The government says protesters do not have the right to act unlawfully, and industry and the community should not wait years for mining applications to be decided.

Mr Baird told a NSW Minerals Council event that his government will halve assessment times for so-called "state significant" proposals, such as mines and manufacturing plants. He said assessment times for mining projects had jumped from 500 to more than 1000 days in the past six years.

On Friday, Planning Minister Pru Goward said the government intends to slash 170 days from the average time it takes to assess major applications by introducing new timeframes and ensuring timely advice from government agencies.

New timeframes would also be applied to the Planning Assessment Commission, the independent body that decides some of the state's most controversial proposals.
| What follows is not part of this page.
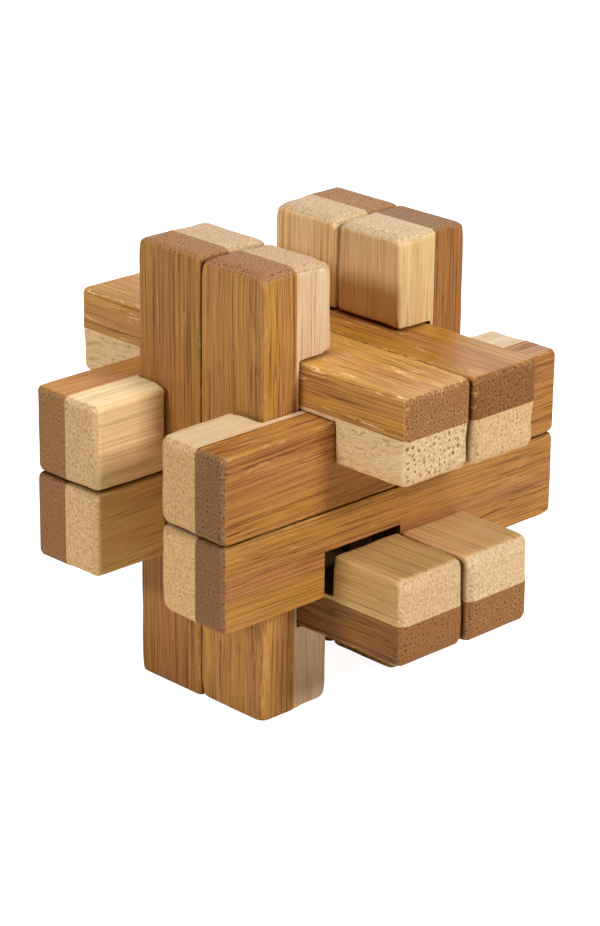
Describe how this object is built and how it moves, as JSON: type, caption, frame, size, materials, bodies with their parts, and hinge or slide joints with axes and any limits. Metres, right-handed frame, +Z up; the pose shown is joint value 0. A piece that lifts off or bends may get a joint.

The government has been under pressure to streamline the mining approvals process after its maligned planning reforms stalled in the upper house.

Fairfax Media has reported that 13 mining industry leaders met Mr Baird two weeks ago for a "crisis meeting" after Anglo American's application to extend the Drayton South coal mine project was rejected.

The industry has also called for stronger penalties for trespassers, following heated protests over projects such as Whitehaven Coal's Maules Creek mine and Santos' coal seam gas venture in north-west NSW.

Mr Baird said it was "galling" that the mining industry was responsible for the safety of trespassers. The government will seek changes to workplace health and safety laws, and increase penalties for protesters who break into mining operations, damage equipment or disrupt work.

Lock the Gate Alliance spokesman Phil Laird, whose organisation campaigns against coal and gas mining, said the announcement highlights the "close relationship and special treatment given to industry over the interests of communities".

He said the government had ignored advice by the Independent Commission Against Corruption to expand community appeal rights on planning decisions. A spokesman for Ms Goward said independent scrutiny of decisions already exists.

The NSW Minerals Council said the planning changes would "help attract investment and create jobs in our state".

Labor's environment spokesman Luke Foley welcomed the move towards faster approvals, but said it should not come at the expense of proper environmental, social and economic assessment.

Greens MP Jeremy Buckingham claimed the Liberal and National parties were "essentially just the political arm of the mining industry".